* [Written exercise]:
Make an exact copy of all the data.

* [Supplied information]:
>> start
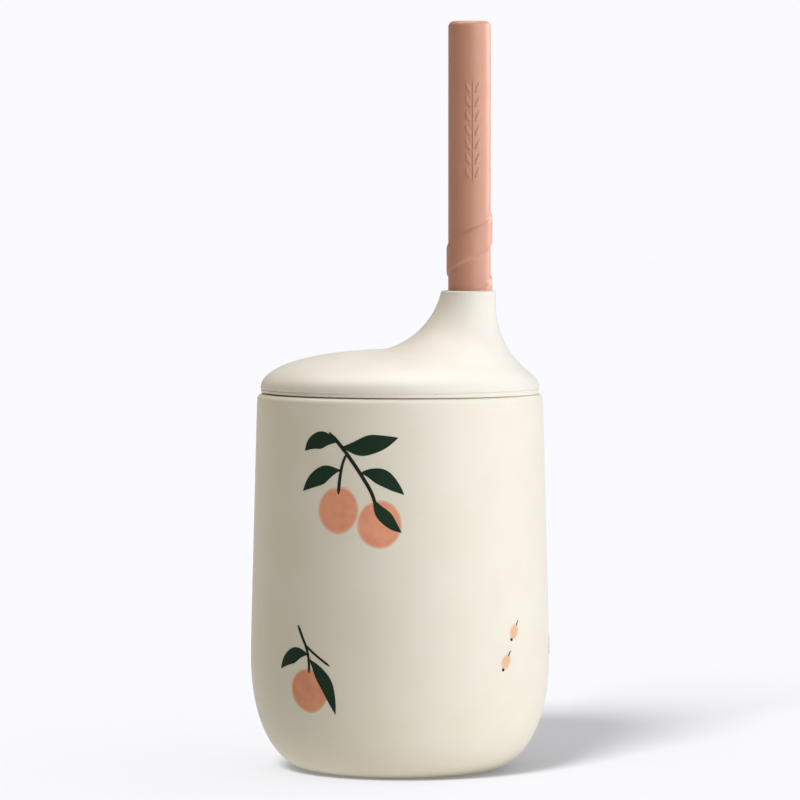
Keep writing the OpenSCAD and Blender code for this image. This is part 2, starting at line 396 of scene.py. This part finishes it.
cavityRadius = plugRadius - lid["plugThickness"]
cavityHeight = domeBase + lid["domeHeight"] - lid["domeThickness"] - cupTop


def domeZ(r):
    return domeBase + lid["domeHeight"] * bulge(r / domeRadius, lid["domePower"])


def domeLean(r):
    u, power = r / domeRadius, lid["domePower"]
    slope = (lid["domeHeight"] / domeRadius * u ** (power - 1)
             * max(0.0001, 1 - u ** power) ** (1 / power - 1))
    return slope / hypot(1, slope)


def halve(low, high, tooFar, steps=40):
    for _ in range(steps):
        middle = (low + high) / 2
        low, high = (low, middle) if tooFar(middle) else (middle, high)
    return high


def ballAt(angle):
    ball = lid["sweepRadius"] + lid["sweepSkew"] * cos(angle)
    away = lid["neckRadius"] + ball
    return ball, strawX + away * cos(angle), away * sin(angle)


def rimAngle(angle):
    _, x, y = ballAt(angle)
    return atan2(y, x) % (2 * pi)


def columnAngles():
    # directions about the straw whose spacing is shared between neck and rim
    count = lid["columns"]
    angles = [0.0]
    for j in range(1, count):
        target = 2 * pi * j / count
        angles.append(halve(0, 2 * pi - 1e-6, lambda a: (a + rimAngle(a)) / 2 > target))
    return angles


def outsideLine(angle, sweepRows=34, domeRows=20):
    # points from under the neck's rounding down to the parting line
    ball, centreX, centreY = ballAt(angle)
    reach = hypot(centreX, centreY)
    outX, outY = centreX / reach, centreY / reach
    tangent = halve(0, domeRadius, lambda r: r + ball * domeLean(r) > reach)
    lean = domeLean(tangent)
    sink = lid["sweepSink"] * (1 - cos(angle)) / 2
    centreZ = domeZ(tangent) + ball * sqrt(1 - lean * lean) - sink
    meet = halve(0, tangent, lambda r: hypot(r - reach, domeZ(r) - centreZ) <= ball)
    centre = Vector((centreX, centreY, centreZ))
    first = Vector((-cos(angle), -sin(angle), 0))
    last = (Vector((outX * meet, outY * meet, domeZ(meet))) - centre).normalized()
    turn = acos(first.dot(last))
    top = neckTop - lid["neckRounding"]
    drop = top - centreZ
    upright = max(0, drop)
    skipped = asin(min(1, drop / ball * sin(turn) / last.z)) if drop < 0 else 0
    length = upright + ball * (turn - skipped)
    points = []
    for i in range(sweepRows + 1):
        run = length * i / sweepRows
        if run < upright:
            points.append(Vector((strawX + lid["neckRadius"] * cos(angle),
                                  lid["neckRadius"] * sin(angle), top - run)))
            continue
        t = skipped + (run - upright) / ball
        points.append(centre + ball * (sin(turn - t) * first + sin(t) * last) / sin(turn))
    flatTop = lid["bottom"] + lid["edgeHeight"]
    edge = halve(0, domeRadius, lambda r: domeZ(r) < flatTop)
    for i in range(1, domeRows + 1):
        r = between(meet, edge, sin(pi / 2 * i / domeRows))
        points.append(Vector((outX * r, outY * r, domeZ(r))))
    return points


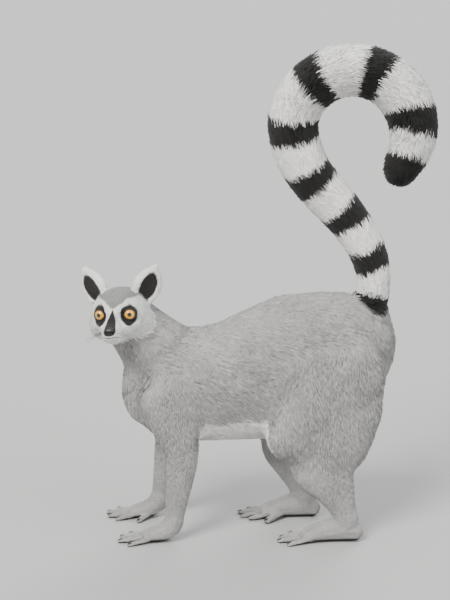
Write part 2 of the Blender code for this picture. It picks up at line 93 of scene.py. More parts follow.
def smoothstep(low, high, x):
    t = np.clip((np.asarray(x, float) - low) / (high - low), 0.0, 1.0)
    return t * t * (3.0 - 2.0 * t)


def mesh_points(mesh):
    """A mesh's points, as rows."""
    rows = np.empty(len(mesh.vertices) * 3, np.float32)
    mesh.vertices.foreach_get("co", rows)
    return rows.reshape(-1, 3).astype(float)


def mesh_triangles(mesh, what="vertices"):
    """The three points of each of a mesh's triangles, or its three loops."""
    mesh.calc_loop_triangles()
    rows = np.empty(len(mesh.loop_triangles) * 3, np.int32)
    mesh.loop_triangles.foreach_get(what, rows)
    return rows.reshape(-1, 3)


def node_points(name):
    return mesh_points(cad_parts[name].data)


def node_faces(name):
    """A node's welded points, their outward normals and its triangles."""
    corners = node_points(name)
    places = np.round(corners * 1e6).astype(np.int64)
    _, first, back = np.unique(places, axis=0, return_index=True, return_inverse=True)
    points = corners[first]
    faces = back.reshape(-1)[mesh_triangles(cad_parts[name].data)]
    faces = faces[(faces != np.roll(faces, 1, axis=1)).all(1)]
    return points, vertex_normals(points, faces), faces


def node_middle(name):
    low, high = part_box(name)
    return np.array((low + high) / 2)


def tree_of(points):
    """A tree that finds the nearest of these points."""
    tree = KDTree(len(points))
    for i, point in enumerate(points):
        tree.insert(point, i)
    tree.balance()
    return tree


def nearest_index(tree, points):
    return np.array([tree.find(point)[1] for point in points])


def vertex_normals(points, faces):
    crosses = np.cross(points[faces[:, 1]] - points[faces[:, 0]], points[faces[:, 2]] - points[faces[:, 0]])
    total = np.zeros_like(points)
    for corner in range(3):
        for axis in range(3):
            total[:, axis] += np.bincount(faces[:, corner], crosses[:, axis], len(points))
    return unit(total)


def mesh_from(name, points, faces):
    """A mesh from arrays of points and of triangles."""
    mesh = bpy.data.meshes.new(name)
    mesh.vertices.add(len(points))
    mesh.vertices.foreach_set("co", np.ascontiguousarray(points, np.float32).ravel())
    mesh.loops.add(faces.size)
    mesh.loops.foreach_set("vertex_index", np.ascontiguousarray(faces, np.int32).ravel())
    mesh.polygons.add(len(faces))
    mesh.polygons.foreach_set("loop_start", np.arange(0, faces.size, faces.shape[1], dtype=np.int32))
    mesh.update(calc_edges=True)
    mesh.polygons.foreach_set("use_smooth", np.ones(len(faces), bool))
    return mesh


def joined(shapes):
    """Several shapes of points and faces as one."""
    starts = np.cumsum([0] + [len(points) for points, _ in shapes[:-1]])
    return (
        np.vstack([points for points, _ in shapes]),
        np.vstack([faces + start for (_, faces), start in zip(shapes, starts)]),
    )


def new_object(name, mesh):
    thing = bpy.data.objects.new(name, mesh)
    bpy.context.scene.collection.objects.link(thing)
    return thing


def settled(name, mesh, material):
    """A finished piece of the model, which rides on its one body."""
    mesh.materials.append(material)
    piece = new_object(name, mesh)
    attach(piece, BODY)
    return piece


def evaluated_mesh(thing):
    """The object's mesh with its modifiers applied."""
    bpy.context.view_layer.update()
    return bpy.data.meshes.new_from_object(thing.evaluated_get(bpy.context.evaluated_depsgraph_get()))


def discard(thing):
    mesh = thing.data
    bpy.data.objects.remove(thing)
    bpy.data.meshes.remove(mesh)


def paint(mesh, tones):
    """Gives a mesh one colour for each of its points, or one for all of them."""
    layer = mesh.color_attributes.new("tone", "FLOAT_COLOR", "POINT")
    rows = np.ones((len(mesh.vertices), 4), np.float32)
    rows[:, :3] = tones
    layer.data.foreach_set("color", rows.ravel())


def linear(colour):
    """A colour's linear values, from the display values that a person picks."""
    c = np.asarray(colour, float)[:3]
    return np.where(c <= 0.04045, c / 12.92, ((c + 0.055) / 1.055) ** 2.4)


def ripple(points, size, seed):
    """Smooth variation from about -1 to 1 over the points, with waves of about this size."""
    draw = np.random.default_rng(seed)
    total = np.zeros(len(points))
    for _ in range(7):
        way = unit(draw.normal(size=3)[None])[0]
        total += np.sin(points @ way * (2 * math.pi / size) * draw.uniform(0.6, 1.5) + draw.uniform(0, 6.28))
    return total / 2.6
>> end
* [Task output]:
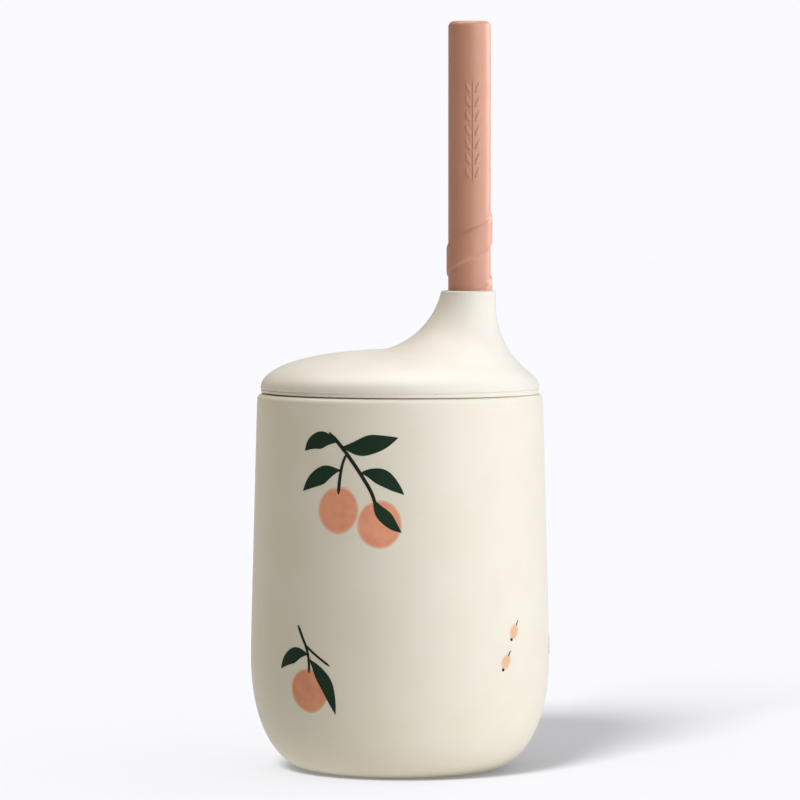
Keep writing the OpenSCAD and Blender code for this image. This is part 2, starting at line 396 of scene.py. This part finishes it.
cavityRadius = plugRadius - lid["plugThickness"]
cavityHeight = domeBase + lid["domeHeight"] - lid["domeThickness"] - cupTop


def domeZ(r):
    return domeBase + lid["domeHeight"] * bulge(r / domeRadius, lid["domePower"])


def domeLean(r):
    u, power = r / domeRadius, lid["domePower"]
    slope = (lid["domeHeight"] / domeRadius * u ** (power - 1)
             * max(0.0001, 1 - u ** power) ** (1 / power - 1))
    return slope / hypot(1, slope)


def halve(low, high, tooFar, steps=40):
    for _ in range(steps):
        middle = (low + high) / 2
        low, high = (low, middle) if tooFar(middle) else (middle, high)
    return high


def ballAt(angle):
    ball = lid["sweepRadius"] + lid["sweepSkew"] * cos(angle)
    away = lid["neckRadius"] + ball
    return ball, strawX + away * cos(angle), away * sin(angle)


def rimAngle(angle):
    _, x, y = ballAt(angle)
    return atan2(y, x) % (2 * pi)


def columnAngles():
    # directions about the straw whose spacing is shared between neck and rim
    count = lid["columns"]
    angles = [0.0]
    for j in range(1, count):
        target = 2 * pi * j / count
        angles.append(halve(0, 2 * pi - 1e-6, lambda a: (a + rimAngle(a)) / 2 > target))
    return angles


def outsideLine(angle, sweepRows=34, domeRows=20):
    # points from under the neck's rounding down to the parting line
    ball, centreX, centreY = ballAt(angle)
    reach = hypot(centreX, centreY)
    outX, outY = centreX / reach, centreY / reach
    tangent = halve(0, domeRadius, lambda r: r + ball * domeLean(r) > reach)
    lean = domeLean(tangent)
    sink = lid["sweepSink"] * (1 - cos(angle)) / 2
    centreZ = domeZ(tangent) + ball * sqrt(1 - lean * lean) - sink
    meet = halve(0, tangent, lambda r: hypot(r - reach, domeZ(r) - centreZ) <= ball)
    centre = Vector((centreX, centreY, centreZ))
    first = Vector((-cos(angle), -sin(angle), 0))
    last = (Vector((outX * meet, outY * meet, domeZ(meet))) - centre).normalized()
    turn = acos(first.dot(last))
    top = neckTop - lid["neckRounding"]
    drop = top - centreZ
    upright = max(0, drop)
    skipped = asin(min(1, drop / ball * sin(turn) / last.z)) if drop < 0 else 0
    length = upright + ball * (turn - skipped)
    points = []
    for i in range(sweepRows + 1):
        run = length * i / sweepRows
        if run < upright:
            points.append(Vector((strawX + lid["neckRadius"] * cos(angle),
                                  lid["neckRadius"] * sin(angle), top - run)))
            continue
        t = skipped + (run - upright) / ball
        points.append(centre + ball * (sin(turn - t) * first + sin(t) * last) / sin(turn))
    flatTop = lid["bottom"] + lid["edgeHeight"]
    edge = halve(0, domeRadius, lambda r: domeZ(r) < flatTop)
    for i in range(1, domeRows + 1):
        r = between(meet, edge, sin(pi / 2 * i / domeRows))
        points.append(Vector((outX * r, outY * r, domeZ(r))))
    return points


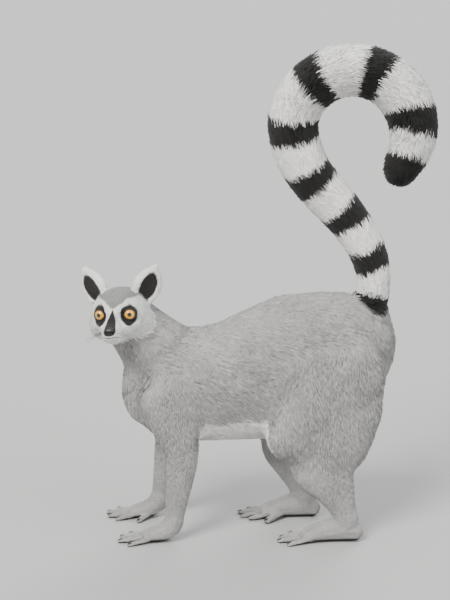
Write part 2 of the Blender code for this picture. It picks up at line 93 of scene.py. More parts follow.
def smoothstep(low, high, x):
    t = np.clip((np.asarray(x, float) - low) / (high - low), 0.0, 1.0)
    return t * t * (3.0 - 2.0 * t)


def mesh_points(mesh):
    """A mesh's points, as rows."""
    rows = np.empty(len(mesh.vertices) * 3, np.float32)
    mesh.vertices.foreach_get("co", rows)
    return rows.reshape(-1, 3).astype(float)


def mesh_triangles(mesh, what="vertices"):
    """The three points of each of a mesh's triangles, or its three loops."""
    mesh.calc_loop_triangles()
    rows = np.empty(len(mesh.loop_triangles) * 3, np.int32)
    mesh.loop_triangles.foreach_get(what, rows)
    return rows.reshape(-1, 3)


def node_points(name):
    return mesh_points(cad_parts[name].data)


def node_faces(name):
    """A node's welded points, their outward normals and its triangles."""
    corners = node_points(name)
    places = np.round(corners * 1e6).astype(np.int64)
    _, first, back = np.unique(places, axis=0, return_index=True, return_inverse=True)
    points = corners[first]
    faces = back.reshape(-1)[mesh_triangles(cad_parts[name].data)]
    faces = faces[(faces != np.roll(faces, 1, axis=1)).all(1)]
    return points, vertex_normals(points, faces), faces


def node_middle(name):
    low, high = part_box(name)
    return np.array((low + high) / 2)


def tree_of(points):
    """A tree that finds the nearest of these points."""
    tree = KDTree(len(points))
    for i, point in enumerate(points):
        tree.insert(point, i)
    tree.balance()
    return tree


def nearest_index(tree, points):
    return np.array([tree.find(point)[1] for point in points])


def vertex_normals(points, faces):
    crosses = np.cross(points[faces[:, 1]] - points[faces[:, 0]], points[faces[:, 2]] - points[faces[:, 0]])
    total = np.zeros_like(points)
    for corner in range(3):
        for axis in range(3):
            total[:, axis] += np.bincount(faces[:, corner], crosses[:, axis], len(points))
    return unit(total)


def mesh_from(name, points, faces):
    """A mesh from arrays of points and of triangles."""
    mesh = bpy.data.meshes.new(name)
    mesh.vertices.add(len(points))
    mesh.vertices.foreach_set("co", np.ascontiguousarray(points, np.float32).ravel())
    mesh.loops.add(faces.size)
    mesh.loops.foreach_set("vertex_index", np.ascontiguousarray(faces, np.int32).ravel())
    mesh.polygons.add(len(faces))
    mesh.polygons.foreach_set("loop_start", np.arange(0, faces.size, faces.shape[1], dtype=np.int32))
    mesh.update(calc_edges=True)
    mesh.polygons.foreach_set("use_smooth", np.ones(len(faces), bool))
    return mesh


def joined(shapes):
    """Several shapes of points and faces as one."""
    starts = np.cumsum([0] + [len(points) for points, _ in shapes[:-1]])
    return (
        np.vstack([points for points, _ in shapes]),
        np.vstack([faces + start for (_, faces), start in zip(shapes, starts)]),
    )


def new_object(name, mesh):
    thing = bpy.data.objects.new(name, mesh)
    bpy.context.scene.collection.objects.link(thing)
    return thing


def settled(name, mesh, material):
    """A finished piece of the model, which rides on its one body."""
    mesh.materials.append(material)
    piece = new_object(name, mesh)
    attach(piece, BODY)
    return piece


def evaluated_mesh(thing):
    """The object's mesh with its modifiers applied."""
    bpy.context.view_layer.update()
    return bpy.data.meshes.new_from_object(thing.evaluated_get(bpy.context.evaluated_depsgraph_get()))


def discard(thing):
    mesh = thing.data
    bpy.data.objects.remove(thing)
    bpy.data.meshes.remove(mesh)


def paint(mesh, tones):
    """Gives a mesh one colour for each of its points, or one for all of them."""
    layer = mesh.color_attributes.new("tone", "FLOAT_COLOR", "POINT")
    rows = np.ones((len(mesh.vertices), 4), np.float32)
    rows[:, :3] = tones
    layer.data.foreach_set("color", rows.ravel())


def linear(colour):
    """A colour's linear values, from the display values that a person picks."""
    c = np.asarray(colour, float)[:3]
    return np.where(c <= 0.04045, c / 12.92, ((c + 0.055) / 1.055) ** 2.4)


def ripple(points, size, seed):
    """Smooth variation from about -1 to 1 over the points, with waves of about this size."""
    draw = np.random.default_rng(seed)
    total = np.zeros(len(points))
    for _ in range(7):
        way = unit(draw.normal(size=3)[None])[0]
        total += np.sin(points @ way * (2 * math.pi / size) * draw.uniform(0.6, 1.5) + draw.uniform(0, 6.28))
    return total / 2.6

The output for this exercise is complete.